The EU has been a long-standing promoter of mutual support between trade and sustainable development and climate objectives. The EU is pursuing an ambitious agenda in line with the objectives of the European Green Deal both in the EU’s bilateral free trade agreements (FTA) and in the World Trade Organisation (WTO).

While the direct participation in the ongoing negotiations for an Agreement on Climate Change, Trade and Sustainability is restricted to the original group of countries, the Commission has engaged with the participants to understand its objectives and scope.

In line with the Trade Policy Review Communication[1] and its annex, the Commission wants sustainability to be part of the WTO reform agenda. To this end, it is pursuing several work strands to support the objectives of the EU in tackling climate change, biodiversity loss and pollution as well as transition towards a resource efficient and circular economy.

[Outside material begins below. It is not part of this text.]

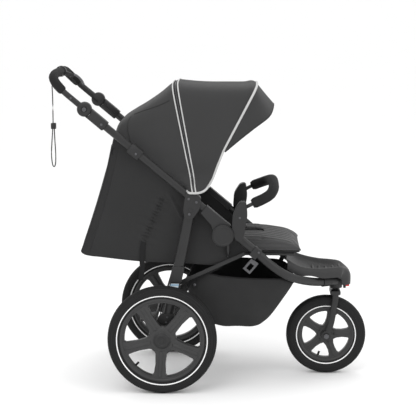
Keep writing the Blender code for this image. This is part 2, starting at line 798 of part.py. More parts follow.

The EU and like-minded WTO members issued plurilateral statements on environmental sustainability as well as on fossil fuel subsidy reform[2]. The aim is to enhance cooperation on environmentally sustainable trade, including on the environmental effects and trade impacts of subsidies and the role of the WTO in addressing these.

The Commission also aims to have ambitious Trade and sustainable development chapters in EU FTAs where Parties shall work together to strengthen their cooperation on trade-related aspects of climate change policies and engage on cross-cutting climate and environment issues, including on fossil fuels subsidies reform. Negotiations with New Zealand on these provisions are ongoing.